• **WHAT TO WORK ON**
Write out exactly the lines that run from the line containing "for (const [row, y]" through the line containing "return Vector(low) /"; both end lines belong to the answer.

* start *

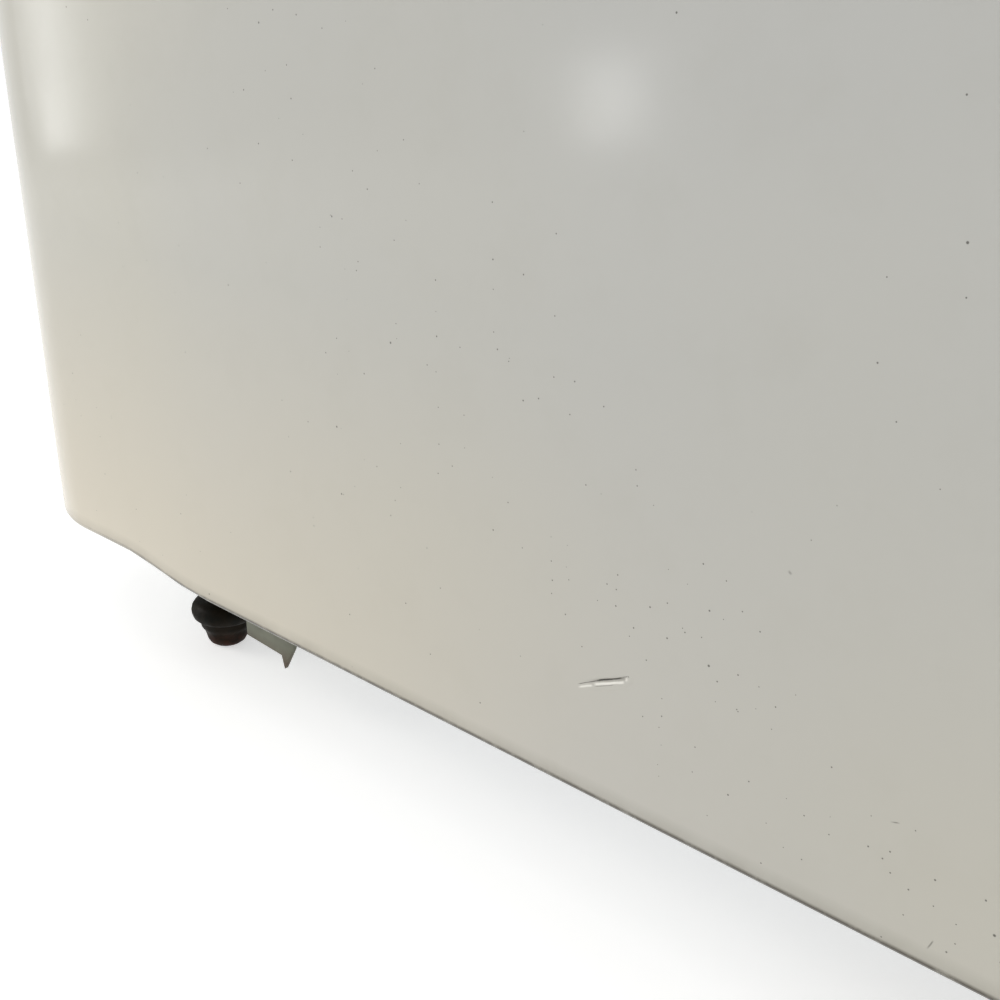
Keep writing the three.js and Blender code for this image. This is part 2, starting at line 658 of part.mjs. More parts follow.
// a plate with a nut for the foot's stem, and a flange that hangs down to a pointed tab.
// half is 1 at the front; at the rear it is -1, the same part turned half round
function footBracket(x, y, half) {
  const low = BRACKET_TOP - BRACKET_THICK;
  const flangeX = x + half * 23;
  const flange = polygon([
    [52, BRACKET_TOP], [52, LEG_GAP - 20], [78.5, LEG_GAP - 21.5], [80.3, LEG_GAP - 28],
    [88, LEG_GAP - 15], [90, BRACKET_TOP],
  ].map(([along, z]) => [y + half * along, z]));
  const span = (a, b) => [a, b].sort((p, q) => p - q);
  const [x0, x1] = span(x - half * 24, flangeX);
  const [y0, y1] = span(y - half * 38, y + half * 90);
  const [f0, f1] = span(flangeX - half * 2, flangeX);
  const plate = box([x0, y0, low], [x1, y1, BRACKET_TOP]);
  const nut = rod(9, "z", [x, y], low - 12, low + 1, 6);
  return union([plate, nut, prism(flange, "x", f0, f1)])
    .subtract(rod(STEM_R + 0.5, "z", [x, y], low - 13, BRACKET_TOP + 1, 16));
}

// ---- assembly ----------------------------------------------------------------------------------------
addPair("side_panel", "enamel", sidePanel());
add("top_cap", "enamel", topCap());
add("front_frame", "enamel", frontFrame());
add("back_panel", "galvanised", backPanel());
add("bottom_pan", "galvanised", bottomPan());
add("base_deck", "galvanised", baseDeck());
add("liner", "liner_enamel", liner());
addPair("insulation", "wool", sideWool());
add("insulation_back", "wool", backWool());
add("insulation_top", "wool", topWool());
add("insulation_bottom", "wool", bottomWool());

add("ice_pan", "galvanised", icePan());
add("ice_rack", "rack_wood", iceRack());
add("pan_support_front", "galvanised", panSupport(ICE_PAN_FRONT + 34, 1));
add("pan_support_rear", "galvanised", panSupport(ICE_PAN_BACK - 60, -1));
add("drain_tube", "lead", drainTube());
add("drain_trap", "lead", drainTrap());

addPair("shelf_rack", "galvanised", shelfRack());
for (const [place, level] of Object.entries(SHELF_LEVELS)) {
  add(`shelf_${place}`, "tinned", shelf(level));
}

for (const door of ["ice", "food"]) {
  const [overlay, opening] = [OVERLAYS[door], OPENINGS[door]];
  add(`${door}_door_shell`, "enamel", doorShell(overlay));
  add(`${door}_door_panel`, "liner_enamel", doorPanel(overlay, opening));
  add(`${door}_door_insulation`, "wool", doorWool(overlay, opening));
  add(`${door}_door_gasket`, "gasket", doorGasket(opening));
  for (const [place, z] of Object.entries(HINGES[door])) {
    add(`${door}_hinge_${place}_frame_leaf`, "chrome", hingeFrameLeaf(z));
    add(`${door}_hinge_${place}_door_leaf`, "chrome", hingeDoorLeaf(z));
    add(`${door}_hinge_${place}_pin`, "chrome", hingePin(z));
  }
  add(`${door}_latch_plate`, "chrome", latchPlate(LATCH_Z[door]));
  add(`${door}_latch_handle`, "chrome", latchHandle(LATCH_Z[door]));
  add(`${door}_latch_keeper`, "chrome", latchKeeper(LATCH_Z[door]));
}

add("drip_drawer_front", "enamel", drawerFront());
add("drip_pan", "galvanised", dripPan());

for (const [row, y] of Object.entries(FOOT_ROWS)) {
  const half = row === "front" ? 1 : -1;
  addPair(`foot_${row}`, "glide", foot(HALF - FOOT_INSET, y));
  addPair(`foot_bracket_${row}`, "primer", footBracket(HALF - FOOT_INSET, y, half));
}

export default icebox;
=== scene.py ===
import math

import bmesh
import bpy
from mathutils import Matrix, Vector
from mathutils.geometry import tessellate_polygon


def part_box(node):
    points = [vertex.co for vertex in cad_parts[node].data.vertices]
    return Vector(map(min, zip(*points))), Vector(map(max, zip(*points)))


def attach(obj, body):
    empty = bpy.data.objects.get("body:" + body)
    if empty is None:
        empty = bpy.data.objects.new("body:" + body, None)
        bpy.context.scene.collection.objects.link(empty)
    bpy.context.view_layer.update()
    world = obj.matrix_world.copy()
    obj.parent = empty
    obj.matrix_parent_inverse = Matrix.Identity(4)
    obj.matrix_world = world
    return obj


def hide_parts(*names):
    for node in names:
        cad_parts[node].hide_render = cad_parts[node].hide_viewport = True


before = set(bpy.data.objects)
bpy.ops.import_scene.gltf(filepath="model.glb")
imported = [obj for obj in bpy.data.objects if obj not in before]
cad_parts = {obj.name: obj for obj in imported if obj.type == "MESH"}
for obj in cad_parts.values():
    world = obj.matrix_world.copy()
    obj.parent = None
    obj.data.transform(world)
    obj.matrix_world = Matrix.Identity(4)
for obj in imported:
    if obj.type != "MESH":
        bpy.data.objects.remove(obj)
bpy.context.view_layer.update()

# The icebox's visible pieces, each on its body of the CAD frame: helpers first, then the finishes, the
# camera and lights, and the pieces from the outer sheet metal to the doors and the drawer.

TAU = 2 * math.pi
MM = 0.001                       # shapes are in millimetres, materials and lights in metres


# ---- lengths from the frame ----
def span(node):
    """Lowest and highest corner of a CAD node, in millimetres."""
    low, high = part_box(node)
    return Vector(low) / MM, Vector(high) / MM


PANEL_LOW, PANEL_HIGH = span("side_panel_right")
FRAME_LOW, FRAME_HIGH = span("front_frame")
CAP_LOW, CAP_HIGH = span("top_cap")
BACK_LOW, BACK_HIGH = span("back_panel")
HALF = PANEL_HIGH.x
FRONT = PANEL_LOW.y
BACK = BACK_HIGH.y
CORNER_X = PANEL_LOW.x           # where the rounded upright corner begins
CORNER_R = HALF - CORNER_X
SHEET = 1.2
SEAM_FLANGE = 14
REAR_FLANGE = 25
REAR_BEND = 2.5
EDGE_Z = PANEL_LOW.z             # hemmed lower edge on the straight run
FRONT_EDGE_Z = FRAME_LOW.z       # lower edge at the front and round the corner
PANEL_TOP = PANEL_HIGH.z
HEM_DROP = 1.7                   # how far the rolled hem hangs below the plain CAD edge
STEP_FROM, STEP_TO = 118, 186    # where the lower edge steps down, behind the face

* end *
* start *

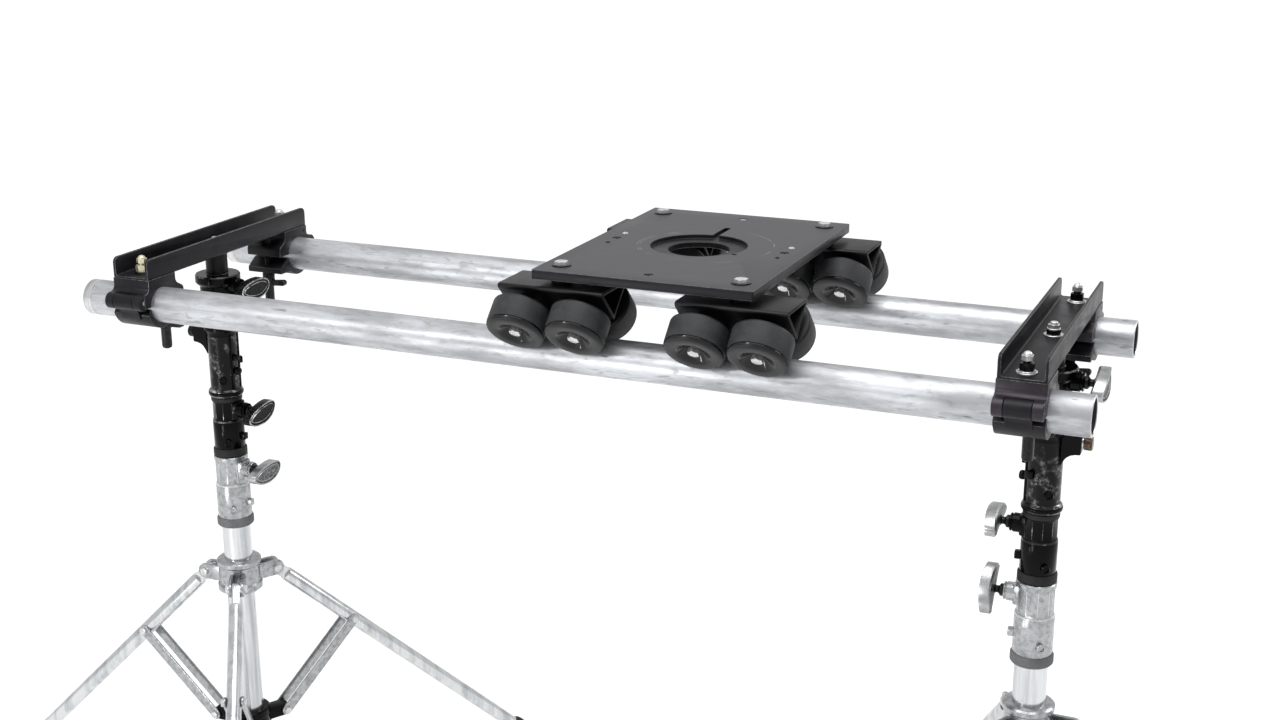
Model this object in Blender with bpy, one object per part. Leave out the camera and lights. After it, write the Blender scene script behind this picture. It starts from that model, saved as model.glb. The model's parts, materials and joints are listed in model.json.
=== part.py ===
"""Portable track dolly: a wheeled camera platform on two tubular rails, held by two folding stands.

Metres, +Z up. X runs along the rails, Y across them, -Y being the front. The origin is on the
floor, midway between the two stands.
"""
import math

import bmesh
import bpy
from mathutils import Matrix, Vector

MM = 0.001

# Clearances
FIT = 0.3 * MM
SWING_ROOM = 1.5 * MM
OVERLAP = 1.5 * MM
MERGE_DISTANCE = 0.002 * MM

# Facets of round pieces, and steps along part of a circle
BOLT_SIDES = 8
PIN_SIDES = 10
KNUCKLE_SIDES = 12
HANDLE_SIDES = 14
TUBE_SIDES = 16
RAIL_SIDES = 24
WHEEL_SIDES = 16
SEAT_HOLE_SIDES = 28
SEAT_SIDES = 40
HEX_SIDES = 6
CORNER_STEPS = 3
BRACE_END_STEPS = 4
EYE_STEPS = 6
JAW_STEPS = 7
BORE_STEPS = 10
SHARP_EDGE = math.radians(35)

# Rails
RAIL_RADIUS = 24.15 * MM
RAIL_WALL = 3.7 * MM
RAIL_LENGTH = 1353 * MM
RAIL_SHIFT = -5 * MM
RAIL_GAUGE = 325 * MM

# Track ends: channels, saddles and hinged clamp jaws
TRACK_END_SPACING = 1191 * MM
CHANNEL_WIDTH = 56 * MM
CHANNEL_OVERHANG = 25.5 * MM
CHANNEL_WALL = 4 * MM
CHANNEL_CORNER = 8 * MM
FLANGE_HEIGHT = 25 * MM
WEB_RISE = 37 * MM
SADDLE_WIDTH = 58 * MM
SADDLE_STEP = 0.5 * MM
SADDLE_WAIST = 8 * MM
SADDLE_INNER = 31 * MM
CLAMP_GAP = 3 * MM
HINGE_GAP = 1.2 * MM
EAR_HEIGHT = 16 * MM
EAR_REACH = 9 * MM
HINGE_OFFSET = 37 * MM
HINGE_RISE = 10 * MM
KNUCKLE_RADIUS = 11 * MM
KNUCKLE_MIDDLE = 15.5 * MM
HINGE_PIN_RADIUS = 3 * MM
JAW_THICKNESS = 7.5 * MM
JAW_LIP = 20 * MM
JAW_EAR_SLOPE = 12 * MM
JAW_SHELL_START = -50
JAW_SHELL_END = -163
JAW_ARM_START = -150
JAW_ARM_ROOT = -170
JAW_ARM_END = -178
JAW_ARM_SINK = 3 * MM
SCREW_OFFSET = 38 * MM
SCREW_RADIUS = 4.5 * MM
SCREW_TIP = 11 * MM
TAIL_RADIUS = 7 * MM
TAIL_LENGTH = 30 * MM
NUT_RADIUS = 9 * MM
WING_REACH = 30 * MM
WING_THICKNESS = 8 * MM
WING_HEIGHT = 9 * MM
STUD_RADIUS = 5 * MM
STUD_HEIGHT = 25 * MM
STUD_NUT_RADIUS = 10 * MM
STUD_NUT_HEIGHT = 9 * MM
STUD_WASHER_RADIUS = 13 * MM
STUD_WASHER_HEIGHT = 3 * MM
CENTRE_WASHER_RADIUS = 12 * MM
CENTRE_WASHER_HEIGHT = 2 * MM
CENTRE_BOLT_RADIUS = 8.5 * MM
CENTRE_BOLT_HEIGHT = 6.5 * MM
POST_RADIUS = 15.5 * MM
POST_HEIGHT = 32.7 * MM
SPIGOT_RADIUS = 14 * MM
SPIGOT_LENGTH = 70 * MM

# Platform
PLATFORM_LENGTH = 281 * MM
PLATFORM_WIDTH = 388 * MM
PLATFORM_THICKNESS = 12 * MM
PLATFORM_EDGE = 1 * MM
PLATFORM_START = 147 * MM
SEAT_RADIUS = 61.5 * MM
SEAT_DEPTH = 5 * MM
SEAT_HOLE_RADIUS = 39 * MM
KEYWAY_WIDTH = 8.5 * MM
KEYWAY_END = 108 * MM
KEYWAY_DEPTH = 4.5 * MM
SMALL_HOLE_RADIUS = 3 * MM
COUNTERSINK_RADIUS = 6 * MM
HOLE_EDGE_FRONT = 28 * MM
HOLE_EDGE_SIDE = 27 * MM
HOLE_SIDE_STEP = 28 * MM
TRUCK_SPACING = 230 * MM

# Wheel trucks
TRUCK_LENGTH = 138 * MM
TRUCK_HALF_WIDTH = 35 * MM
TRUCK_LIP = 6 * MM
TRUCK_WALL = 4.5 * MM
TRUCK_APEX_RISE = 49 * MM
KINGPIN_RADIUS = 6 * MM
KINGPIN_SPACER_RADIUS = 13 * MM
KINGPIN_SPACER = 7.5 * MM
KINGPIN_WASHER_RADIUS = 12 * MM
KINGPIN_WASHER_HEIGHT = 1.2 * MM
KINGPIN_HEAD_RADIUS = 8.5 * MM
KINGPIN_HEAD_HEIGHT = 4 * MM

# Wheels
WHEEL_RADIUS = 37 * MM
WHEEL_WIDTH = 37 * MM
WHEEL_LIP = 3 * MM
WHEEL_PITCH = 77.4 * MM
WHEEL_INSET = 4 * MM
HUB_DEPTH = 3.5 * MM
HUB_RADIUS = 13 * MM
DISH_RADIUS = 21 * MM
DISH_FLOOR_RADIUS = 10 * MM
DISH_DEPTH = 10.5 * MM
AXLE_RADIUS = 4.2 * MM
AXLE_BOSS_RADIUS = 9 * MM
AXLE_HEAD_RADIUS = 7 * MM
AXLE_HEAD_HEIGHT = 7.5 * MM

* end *

• **CORRECT ANSWER**
for (const [row, y] of Object.entries(FOOT_ROWS)) {
  const half = row === "front" ? 1 : -1;
  addPair(`foot_${row}`, "glide", foot(HALF - FOOT_INSET, y));
  addPair(`foot_bracket_${row}`, "primer", footBracket(HALF - FOOT_INSET, y, half));
}

export default icebox;
=== scene.py ===
import math

import bmesh
import bpy
from mathutils import Matrix, Vector
from mathutils.geometry import tessellate_polygon


def part_box(node):
    points = [vertex.co for vertex in cad_parts[node].data.vertices]
    return Vector(map(min, zip(*points))), Vector(map(max, zip(*points)))


def attach(obj, body):
    empty = bpy.data.objects.get("body:" + body)
    if empty is None:
        empty = bpy.data.objects.new("body:" + body, None)
        bpy.context.scene.collection.objects.link(empty)
    bpy.context.view_layer.update()
    world = obj.matrix_world.copy()
    obj.parent = empty
    obj.matrix_parent_inverse = Matrix.Identity(4)
    obj.matrix_world = world
    return obj


def hide_parts(*names):
    for node in names:
        cad_parts[node].hide_render = cad_parts[node].hide_viewport = True


before = set(bpy.data.objects)
bpy.ops.import_scene.gltf(filepath="model.glb")
imported = [obj for obj in bpy.data.objects if obj not in before]
cad_parts = {obj.name: obj for obj in imported if obj.type == "MESH"}
for obj in cad_parts.values():
    world = obj.matrix_world.copy()
    obj.parent = None
    obj.data.transform(world)
    obj.matrix_world = Matrix.Identity(4)
for obj in imported:
    if obj.type != "MESH":
        bpy.data.objects.remove(obj)
bpy.context.view_layer.update()

# The icebox's visible pieces, each on its body of the CAD frame: helpers first, then the finishes, the
# camera and lights, and the pieces from the outer sheet metal to the doors and the drawer.

TAU = 2 * math.pi
MM = 0.001                       # shapes are in millimetres, materials and lights in metres


# ---- lengths from the frame ----
def span(node):
    """Lowest and highest corner of a CAD node, in millimetres."""
    low, high = part_box(node)
    return Vector(low) / MM, Vector(high) / MM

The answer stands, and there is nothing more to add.